When One Developer Chooses a Technology Nobody Else Understands
by Eric Hanson, Backend Developer at Clean Systems Consulting
It starts innocently.
A developer finds a “better” library, framework, or language.
They argue it’s faster, more elegant, or future-proof.
The team agrees—mostly out of trust.
Expertise vs. Team Understanding
One person’s expertise can become a double-edged sword.
- only they know how to use it effectively
- onboarding for others becomes longer
- debugging without them is painful
The choice might be brilliant—but invisible to everyone else.
It’s not laziness. It’s an isolation problem.
Knowledge Bottlenecks
Soon, a simple change requires that developer.

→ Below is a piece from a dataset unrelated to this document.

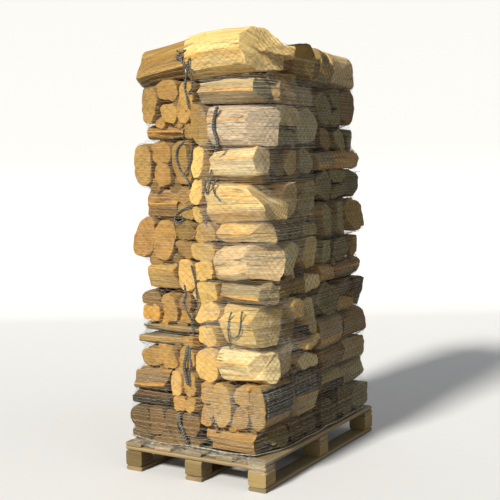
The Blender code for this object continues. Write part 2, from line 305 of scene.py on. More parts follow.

- tickets pile up waiting for their input
- the team hesitates to touch “foreign” code
- productivity across the board drops
The innovation becomes a bottleneck.
Because a system thrives on shared understanding, not hidden knowledge.
The Illusion of Speed
At first, it feels like an upgrade.
- feature X was built faster
- the code looks clean
- benchmarks impress
But speed without knowledge sharing is fragile.
- maintenance slows
- mistakes become expensive
- tech debt grows silently
Fast development for one doesn’t equal fast development for the team.
Mitigating the Risk
You can avoid a technological silo without killing innovation.
- encourage discussions before adopting unusual tech
- document decisions clearly in the codebase
- rotate ownership and knowledge sharing
A good choice is one the team can support—not just one person.
Shared Understanding Is Key
Technology isn’t just about features.
It’s about long-term maintainability.
If nobody else can understand it, the choice is risky, no matter how clever it looks.
The smartest tech decisions fail if they isolate the team.
Shared knowledge beats solo brilliance every time.